Look, there are plenty of real reasons to whine about MS, no need to invent bullshit FUD scenarios. That kind of going into bullshit fantasy land, just to have something bad to say about MS, just damages the credibility of the real complaints.
A polar bear is a cartesian bear after a coordinate transform.
As I pointed out in the post above the chance of a randomly generated working activation- key colliding with a legitimate keys is probably worse odds than 1 in a trillion. So this will probably never ever happen by chance.
However, chance might not play a role here. Given this colossal stupidity one also assumes they did something dumb like make the decoded keys have some sort of sequential pattern too, so given enough keys one might be able to figure out how to actually generate keys directly. In that case MS will have a problem with the key-collisions with legitimate keys because people could deliberately generate those.
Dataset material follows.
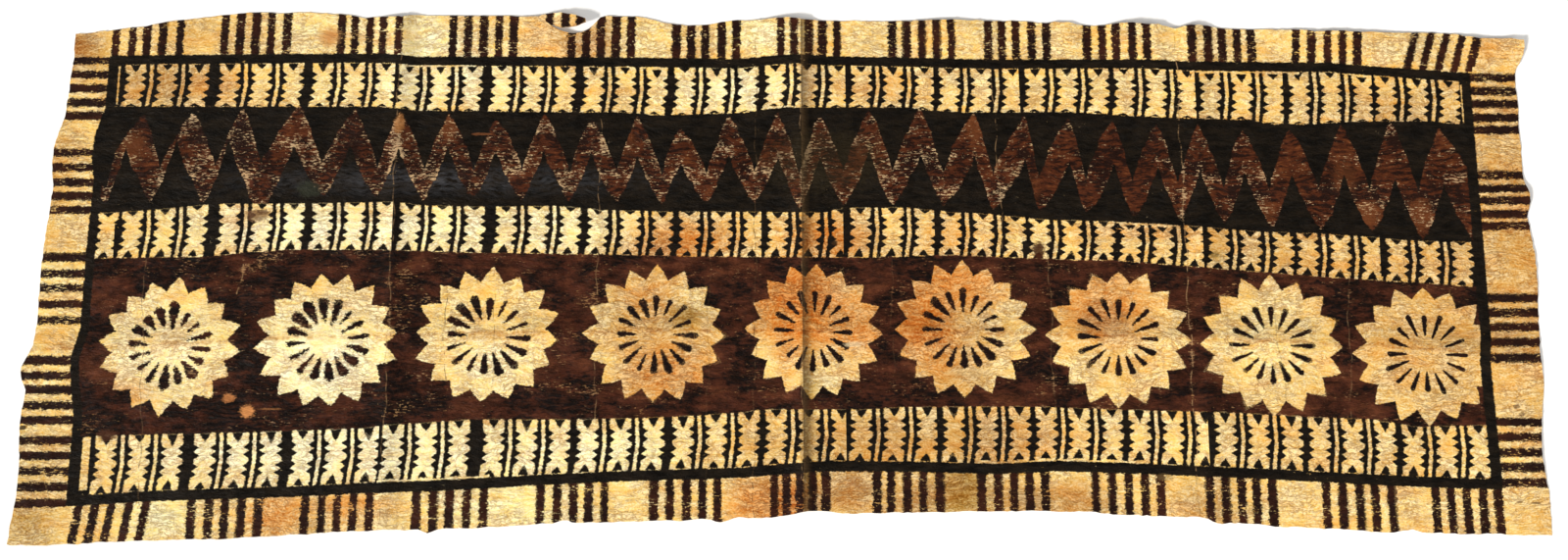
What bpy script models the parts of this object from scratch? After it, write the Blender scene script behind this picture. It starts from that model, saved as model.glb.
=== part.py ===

Why would deliberately generating legitimate keys be a good idea for a cracker? Well, if you do generate a random activation key, it will activate the product but Microsoft will also be able to determine that it's one that it did not issue. So the moment vista phones home or you try to do a system update, or install any piece of software from MS that can check the key (e.g. office), microsoft is gonna shut your genuine ass down. On the other hand if you were to generate a key that coincided with a legitimate key, then MS won't know you filtched it. So there's an incentive to see if MS also made the patterns predictable.
You could of course try to live off line. but that level of piracy is not a threat to MS.
All that said my guess is that this is not possible. If I were creating these keys what I woul dhave done would be to use public key encryption. I'd take the integers 1 to 1 billion, and encrypt them with my private. The the Vista copy caries the public decode key. To validate the vista installer decrypts the user supplied key. If it's a number between 1 and billion, you've been validated. MS can now issue up to 1 billion copies of the software with distinct keys.
Some drink at the fountain of knowledge. Others just gargle.